Il est grand temps de s’affranchir des admonestations des moralistes et garants du modèle féminin décrit dans les manuels de savoir-vivre du XVIIIème siècle : une activité musicale modérée y est fortement recommandée, en tant qu’agréable diversion, et surtout en tant qu’attrait supplémentaire (en plus de la taille de guêpe et des bustiers rebondis) pour attirer irrésistiblement l’attention de futurs et riches époux.

Le rôle des jeunes femmes artistes était ainsi clairement défini, étouffant dans l’œuf toutes velléités outrancièrement créatrices : soyez des « sirènes » mesdemoiselles, douces, belles, souriantes et… modérément musiciennes !

  • Et maintenant ?

Dépasser les certitudes « admises » et les préjugés ne se fait pas en un jour.
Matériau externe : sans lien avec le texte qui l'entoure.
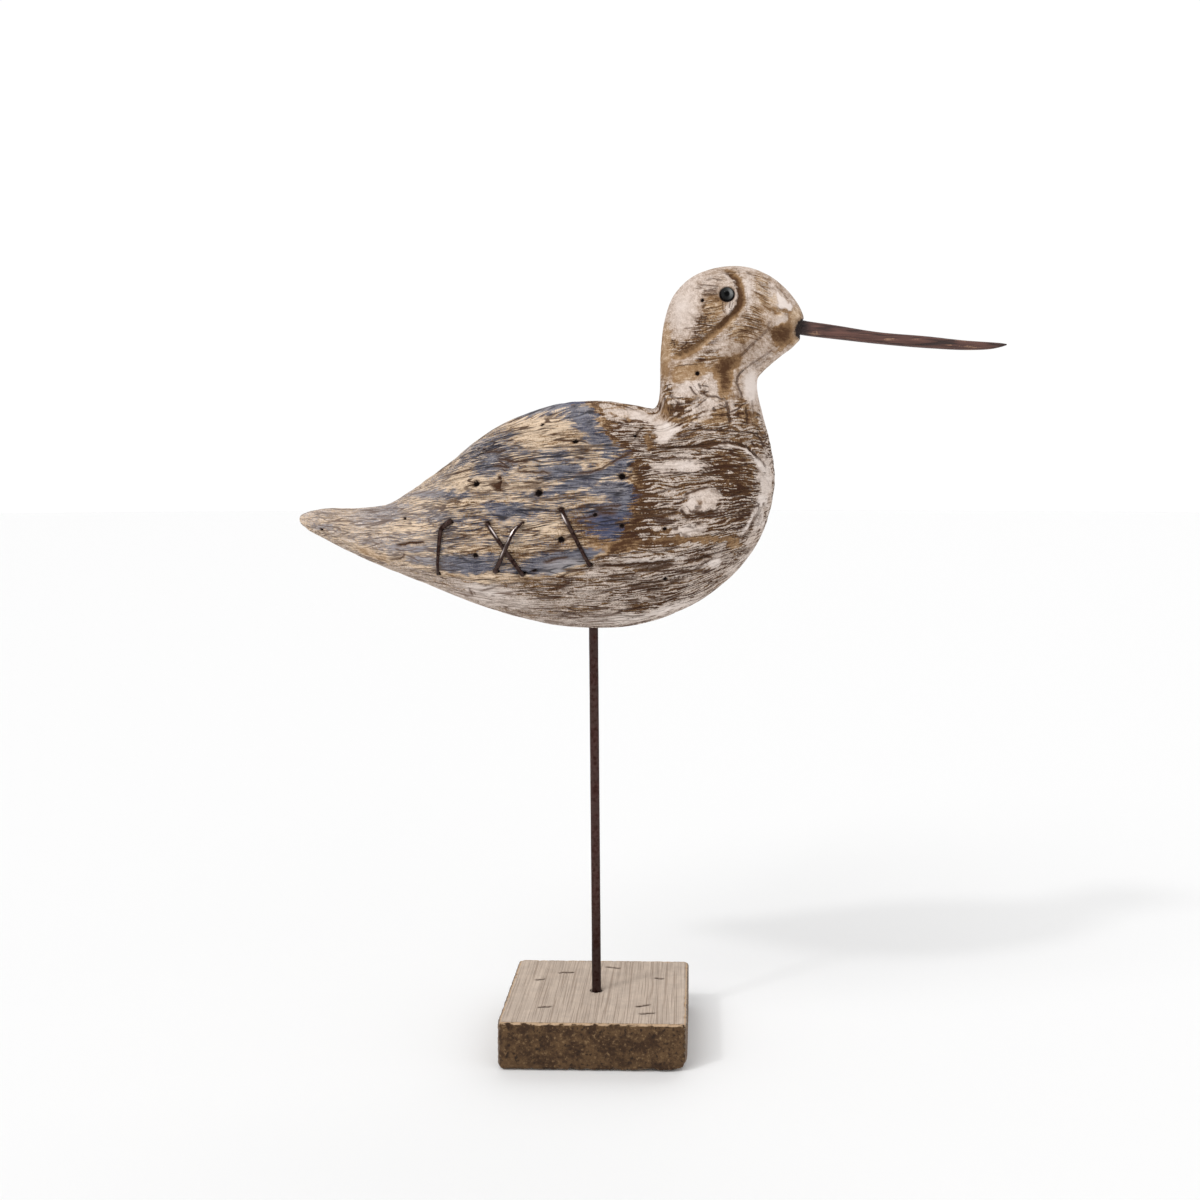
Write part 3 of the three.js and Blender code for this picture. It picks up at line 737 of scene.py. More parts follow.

La connaissance de plus en plus prégnante des noms, des biographies de ces créatrices admirables et, en premier lieu, leur programmation répétée (et bientôt naturelle ?) dans les concerts, leur visibilité dans le paysage radiophonique et discographique, tout cela constitue une avancée remarquable conduisant à une perception plus authentique de l’histoire de la musique.

Que l’on soit professeur, interprète, musicologue, organisateur de concert, nous avons tous un rôle à jouer dans l’accès du grand public à une conscience plus juste de la réalité, et la rectification de cette injustice historique faite aux musiciennes en général, et aux compositrices en particulier.